◆ What this task involves ◆
Take the material below and write it all out again exactly.
▼
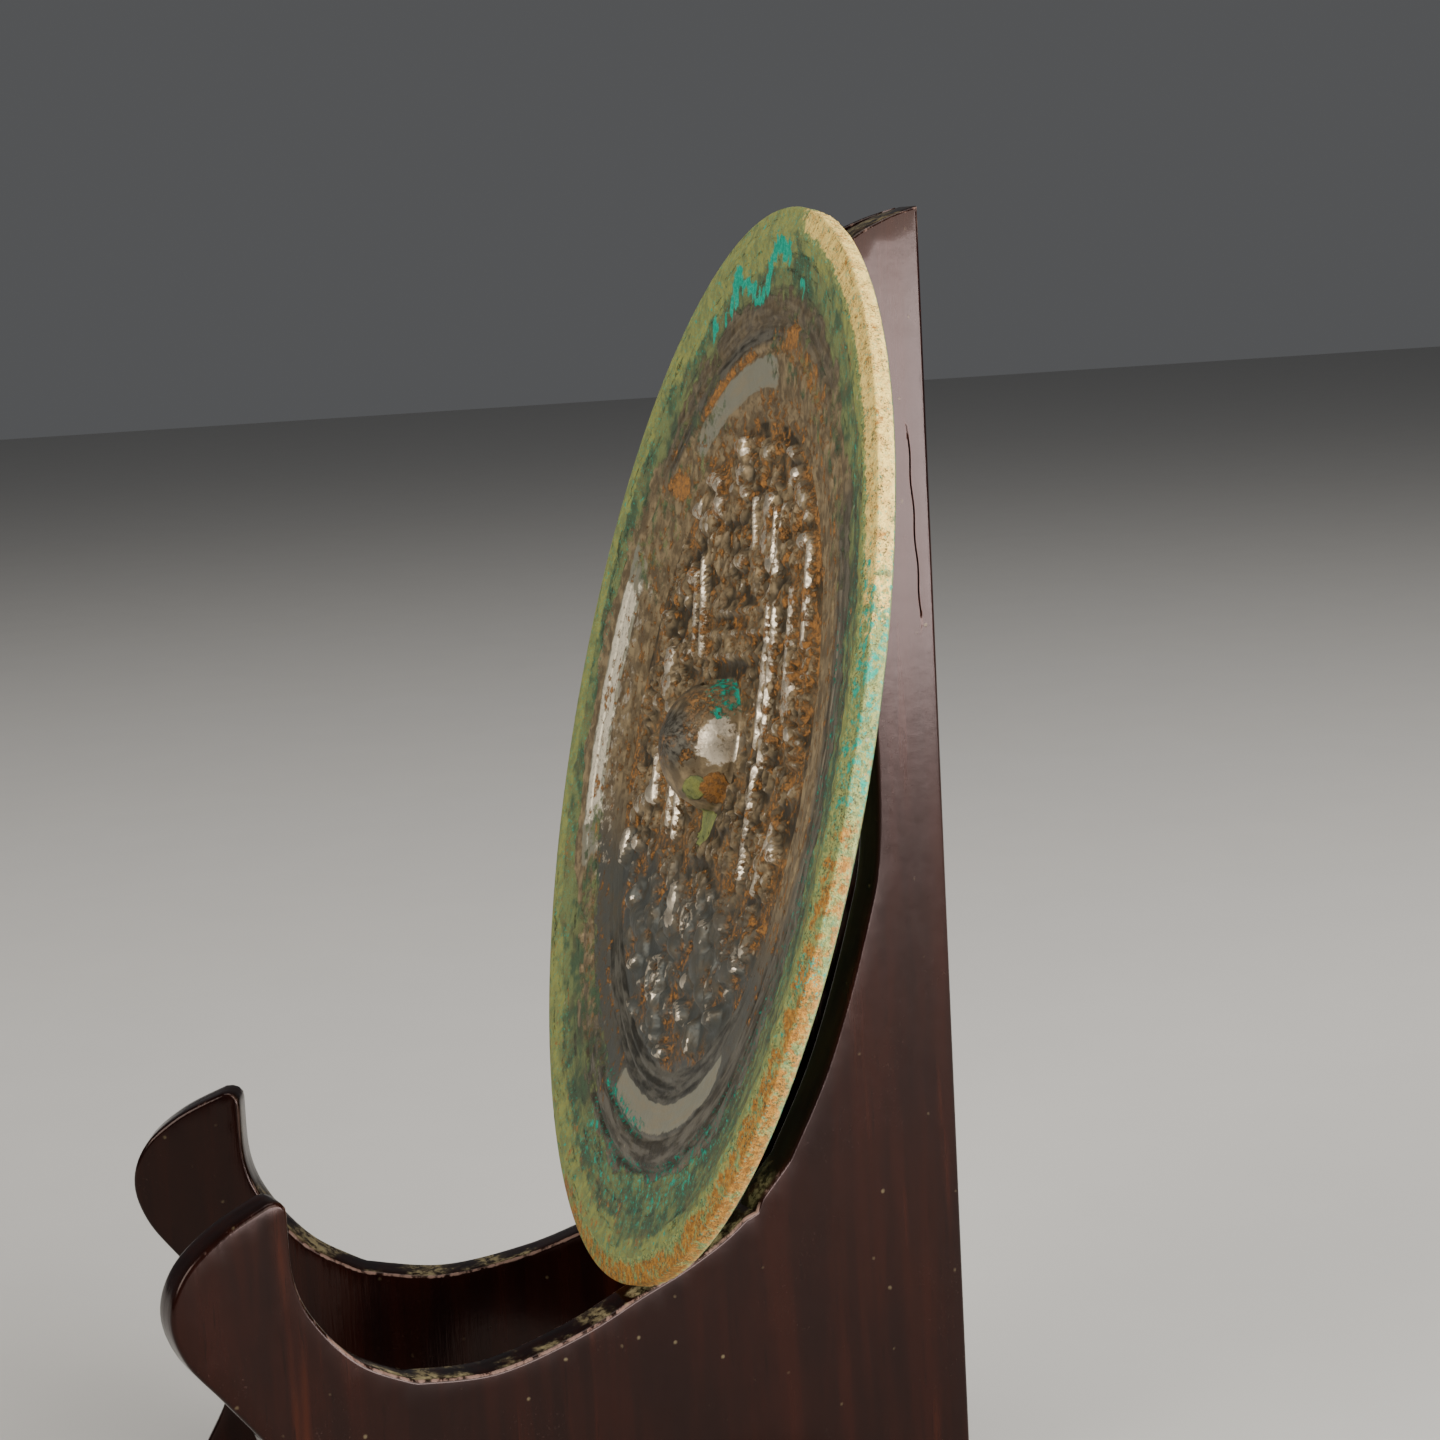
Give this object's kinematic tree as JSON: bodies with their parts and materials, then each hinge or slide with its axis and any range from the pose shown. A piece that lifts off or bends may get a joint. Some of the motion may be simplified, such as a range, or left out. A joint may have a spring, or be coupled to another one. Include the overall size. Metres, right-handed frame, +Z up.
{
  "type": "bronze mirror in folding wooden stand",
  "caption": "Round cast bronze mirror with a domed knob and carved figures, resting upright in a low folding stand made of wooden boards.",
  "frame": {"origin": "centre of the whole object's box, on the surface that the stand's feet rest on", "axes": "+Z up; the mirror's decorated face looks towards -Y and leans back; +X is across the mirror, to the right of a viewer who faces the decorated side"},
  "size_m": [0.1306, 0.1012, 0.1607],
  "materials": {
    "bronze": "cast bronze with green and ochre corrosion on the rim, worn glossy relief",
    "wood": "dark red-brown lacquered hardwood, satin, scuffed on its edges"
  },
  "bodies": {
    "right_side": {"right_board": "wood", "mirror": "bronze"},
    "left_side": {"left_board": "wood"}
  },
  "joints": [
    {"name": "stand_fold", "type": "hinge", "parent": "right_side", "child": "left_side", "pos_m": [0, 0.04832, 0.08], "axis": [0, 0, -1], "range_deg": [0, 25]}
  ]
}
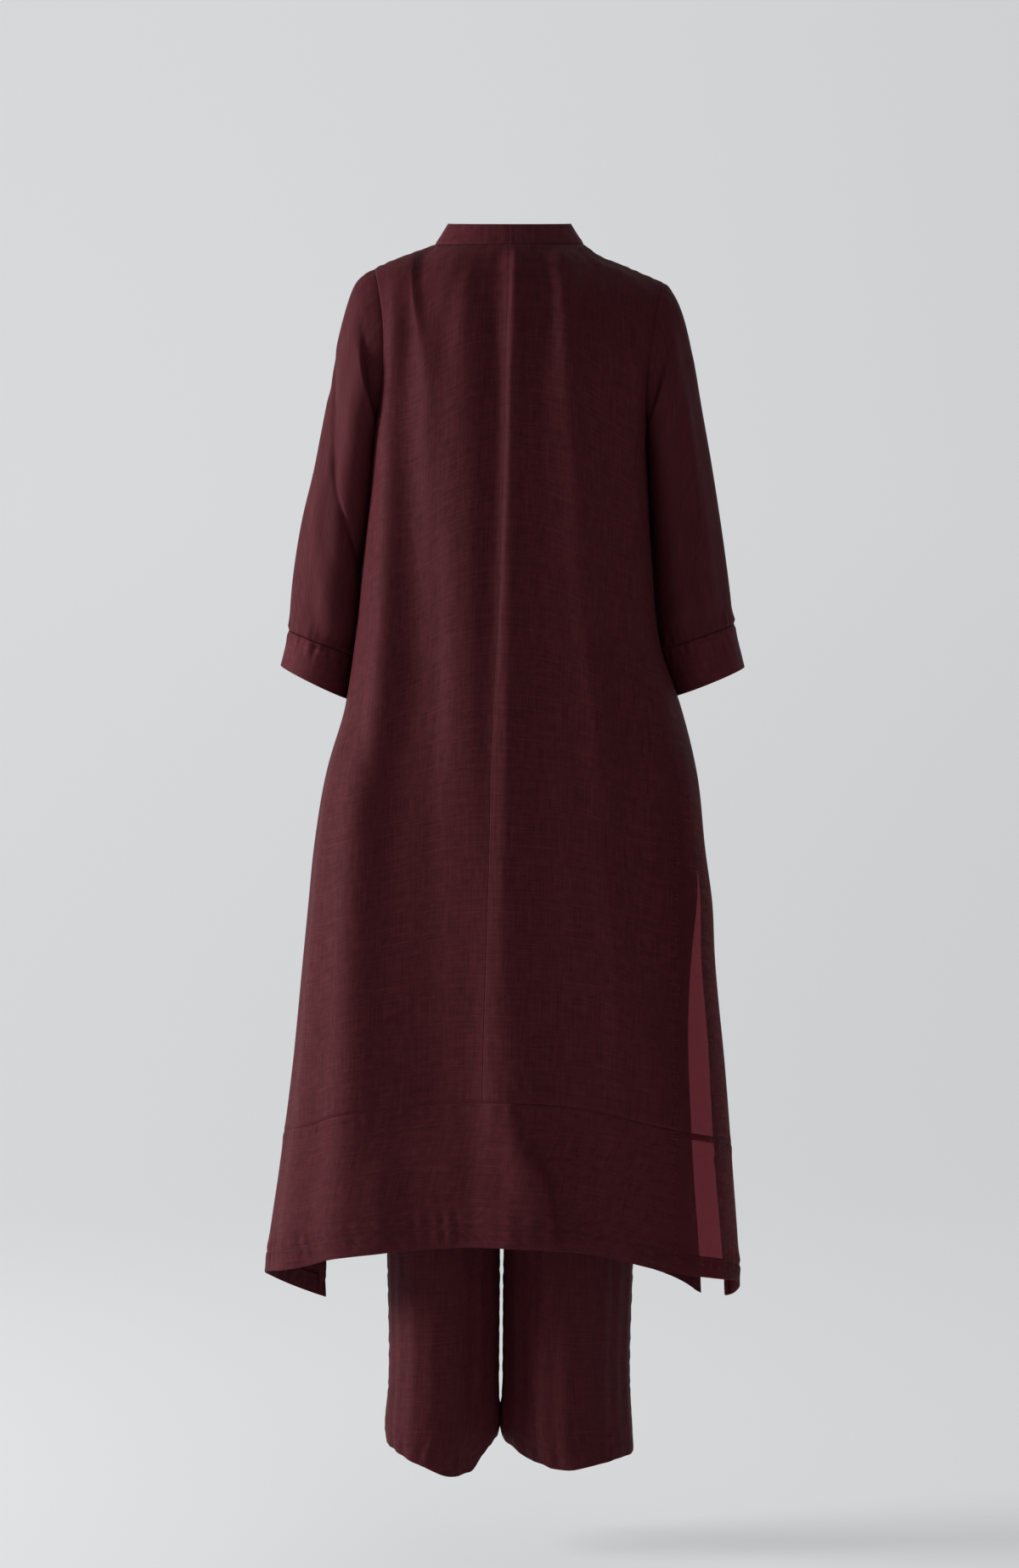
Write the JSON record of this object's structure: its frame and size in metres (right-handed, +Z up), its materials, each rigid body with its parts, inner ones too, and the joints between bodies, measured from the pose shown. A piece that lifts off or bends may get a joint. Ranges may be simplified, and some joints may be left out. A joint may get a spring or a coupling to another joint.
{
  "type": "kaftan set, long tunic with straight trousers, worn form",
  "caption": "Long maroon tunic with a band collar, three-quarter sleeves and side slits, over straight trousers, in hollow worn form.",
  "frame": {"origin": "centre of the neck opening, level with the points where the shoulder seams meet the collar", "axes": "+Z up, +Y towards the wearer's front, +X towards the wearer's right"},
  "size_m": [0.5852, 0.3218, 1.5073],
  "materials": {
    "tunic_cloth": "thin maroon slub crepe, slightly see-through in a single layer, with a soft sheen",
    "band_cloth": "the same maroon slub crepe, two layers thick, so it lets no light through",
    "trouser_cloth": "maroon slub crepe, a little heavier than the tunic's"
  },
  "bodies": {
    "root": {"tunic_back_left": "tunic_cloth", "tunic_back_right": "tunic_cloth", "tunic_front_left": "tunic_cloth", "tunic_front_right": "tunic_cloth", "hem_band_back": "tunic_cloth", "hem_band_front": "tunic_cloth", "sleeve_left": "tunic_cloth", "sleeve_right": "tunic_cloth", "cuff_left": "band_cloth", "cuff_right": "band_cloth", "collar_left": "band_cloth", "collar_right": "band_cloth", "trouser_back_left": "trouser_cloth", "trouser_back_right": "trouser_cloth", "trouser_front_left": "trouser_cloth", "trouser_front_right": "trouser_cloth", "trouser_waistband": "trouser_cloth"}
  },
  "joints": []
}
▲
◆ Solution to this exercise ◆
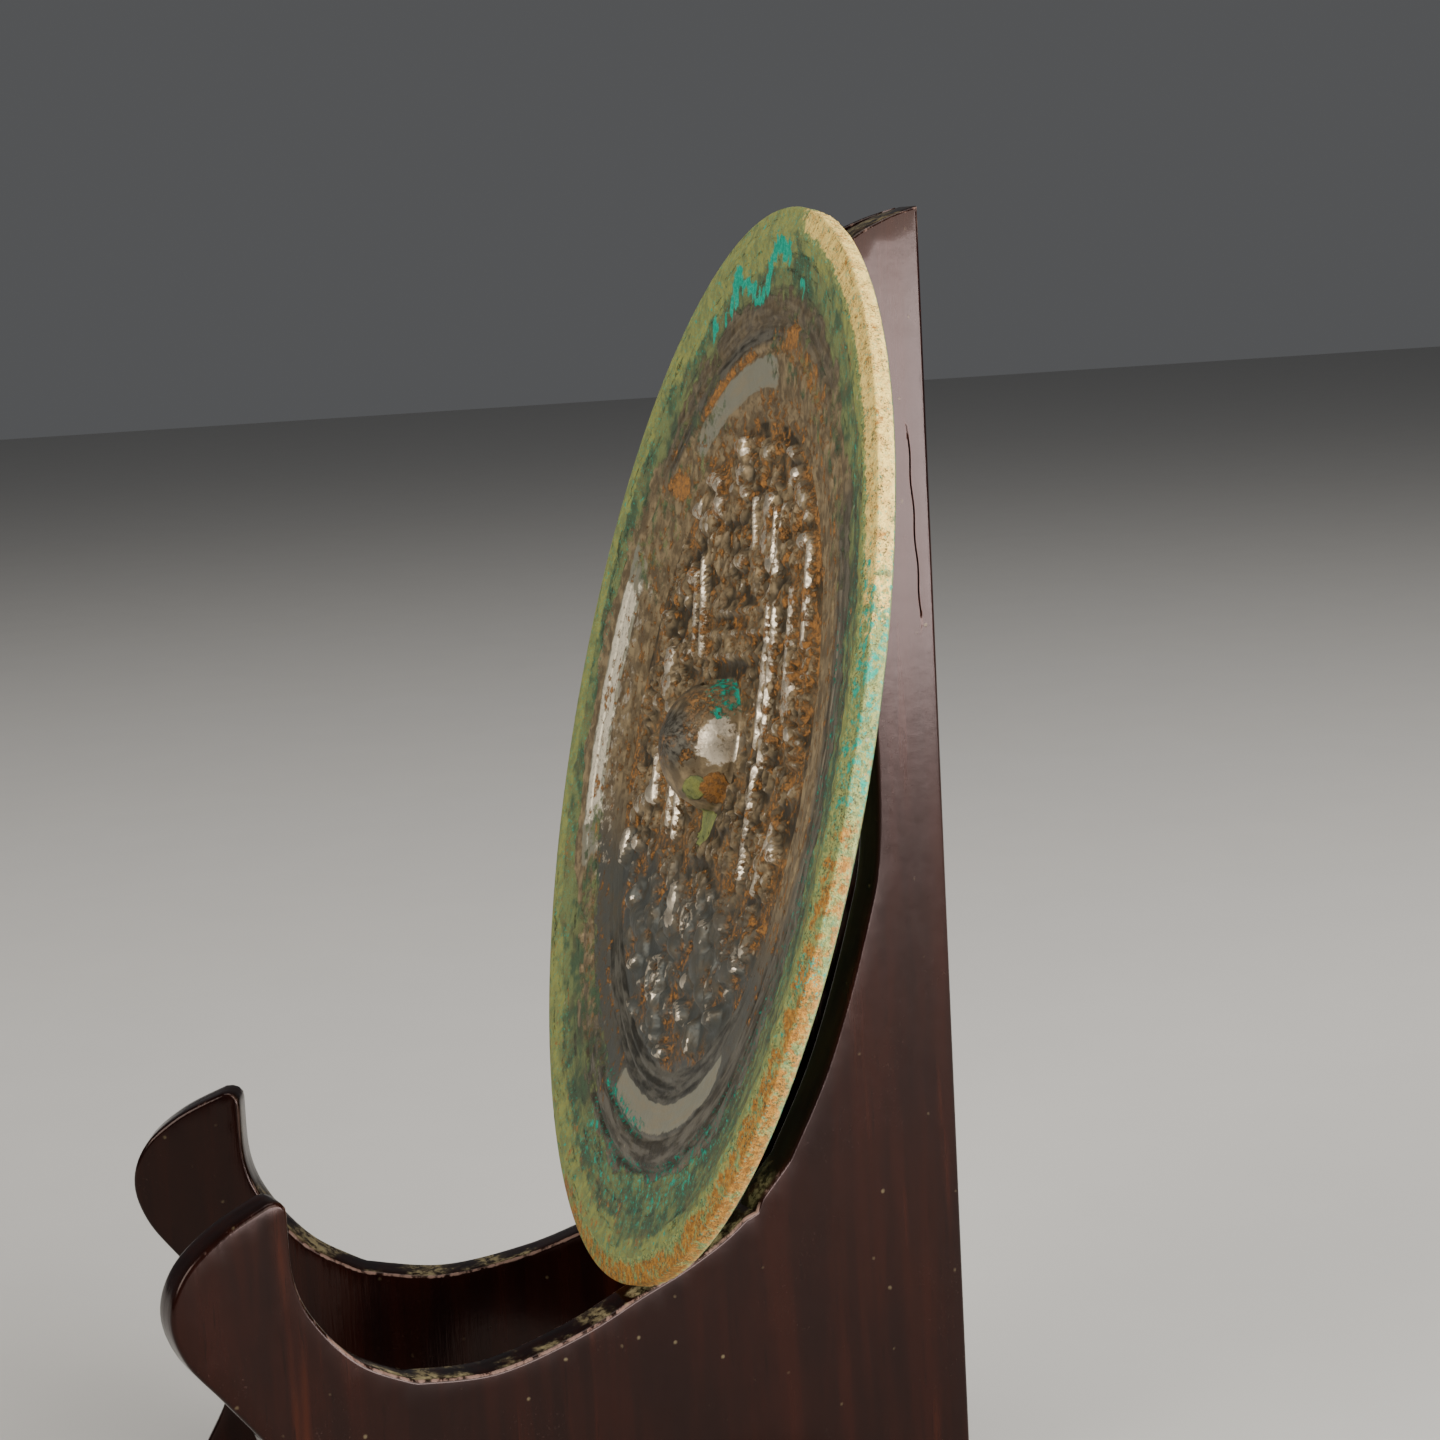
Give this object's kinematic tree as JSON: bodies with their parts and materials, then each hinge or slide with its axis and any range from the pose shown. A piece that lifts off or bends may get a joint. Some of the motion may be simplified, such as a range, or left out. A joint may have a spring, or be coupled to another one. Include the overall size. Metres, right-handed frame, +Z up.
{
  "type": "bronze mirror in folding wooden stand",
  "caption": "Round cast bronze mirror with a domed knob and carved figures, resting upright in a low folding stand made of wooden boards.",
  "frame": {"origin": "centre of the whole object's box, on the surface that the stand's feet rest on", "axes": "+Z up; the mirror's decorated face looks towards -Y and leans back; +X is across the mirror, to the right of a viewer who faces the decorated side"},
  "size_m": [0.1306, 0.1012, 0.1607],
  "materials": {
    "bronze": "cast bronze with green and ochre corrosion on the rim, worn glossy relief",
    "wood": "dark red-brown lacquered hardwood, satin, scuffed on its edges"
  },
  "bodies": {
    "right_side": {"right_board": "wood", "mirror": "bronze"},
    "left_side": {"left_board": "wood"}
  },
  "joints": [
    {"name": "stand_fold", "type": "hinge", "parent": "right_side", "child": "left_side", "pos_m": [0, 0.04832, 0.08], "axis": [0, 0, -1], "range_deg": [0, 25]}
  ]
}
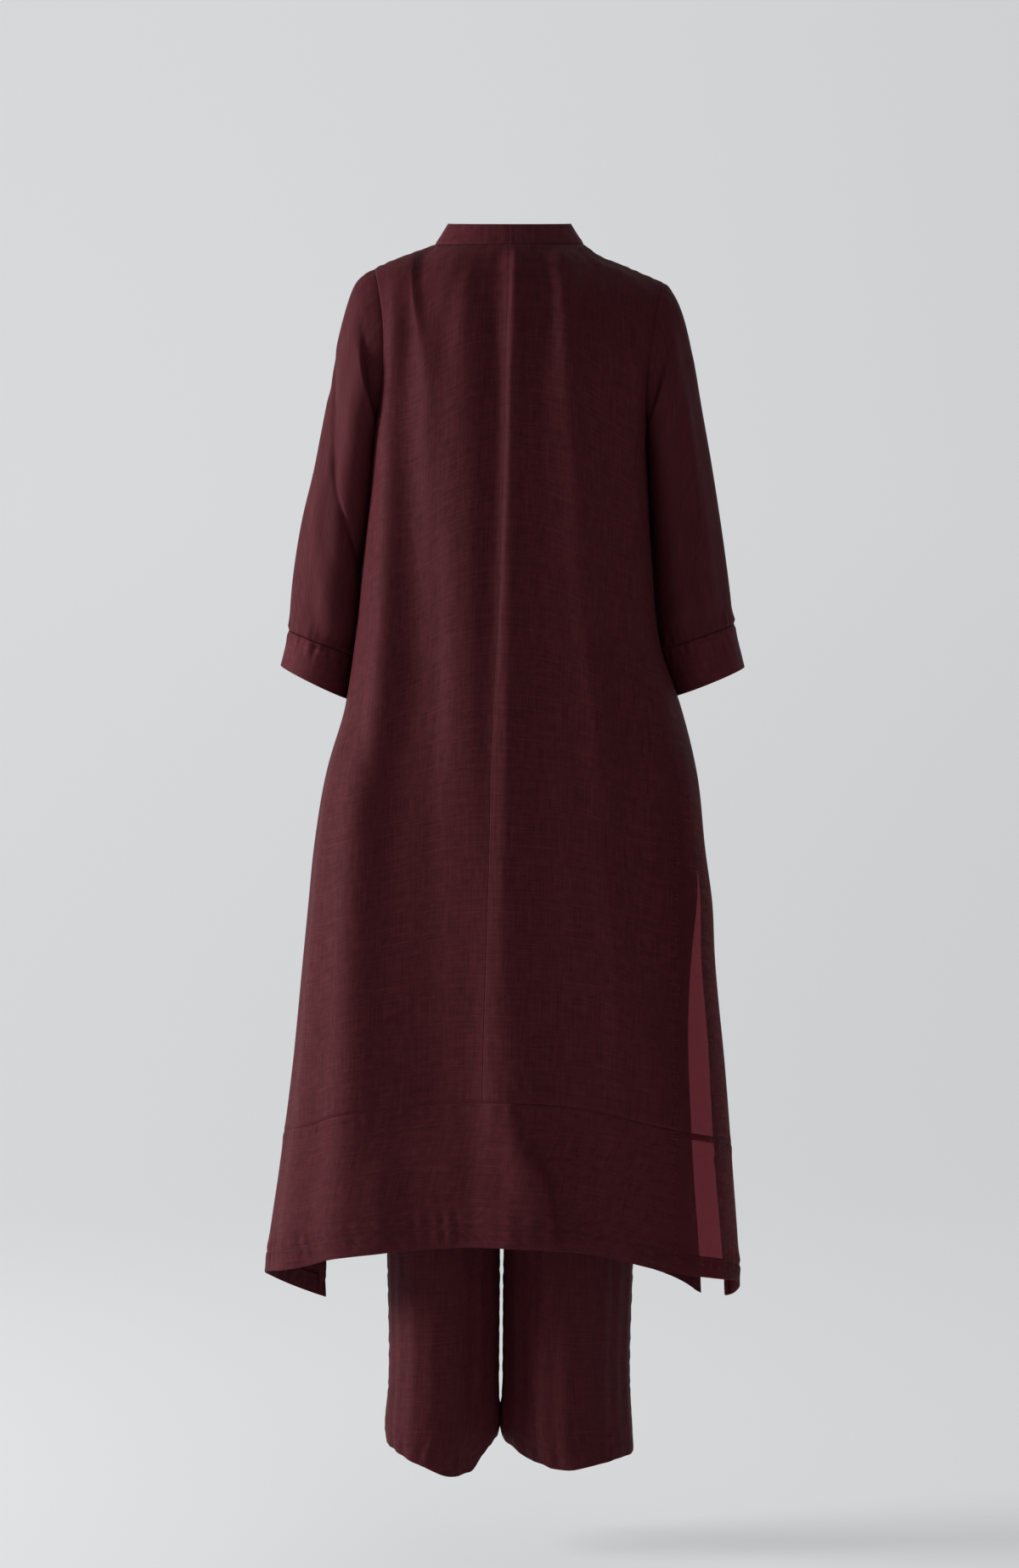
Write the JSON record of this object's structure: its frame and size in metres (right-handed, +Z up), its materials, each rigid body with its parts, inner ones too, and the joints between bodies, measured from the pose shown. A piece that lifts off or bends may get a joint. Ranges may be simplified, and some joints may be left out. A joint may get a spring or a coupling to another joint.
{
  "type": "kaftan set, long tunic with straight trousers, worn form",
  "caption": "Long maroon tunic with a band collar, three-quarter sleeves and side slits, over straight trousers, in hollow worn form.",
  "frame": {"origin": "centre of the neck opening, level with the points where the shoulder seams meet the collar", "axes": "+Z up, +Y towards the wearer's front, +X towards the wearer's right"},
  "size_m": [0.5852, 0.3218, 1.5073],
  "materials": {
    "tunic_cloth": "thin maroon slub crepe, slightly see-through in a single layer, with a soft sheen",
    "band_cloth": "the same maroon slub crepe, two layers thick, so it lets no light through",
    "trouser_cloth": "maroon slub crepe, a little heavier than the tunic's"
  },
  "bodies": {
    "root": {"tunic_back_left": "tunic_cloth", "tunic_back_right": "tunic_cloth", "tunic_front_left": "tunic_cloth", "tunic_front_right": "tunic_cloth", "hem_band_back": "tunic_cloth", "hem_band_front": "tunic_cloth", "sleeve_left": "tunic_cloth", "sleeve_right": "tunic_cloth", "cuff_left": "band_cloth", "cuff_right": "band_cloth", "collar_left": "band_cloth", "collar_right": "band_cloth", "trouser_back_left": "trouser_cloth", "trouser_back_right": "trouser_cloth", "trouser_front_left": "trouser_cloth", "trouser_front_right": "trouser_cloth", "trouser_waistband": "trouser_cloth"}
  },
  "joints": []
}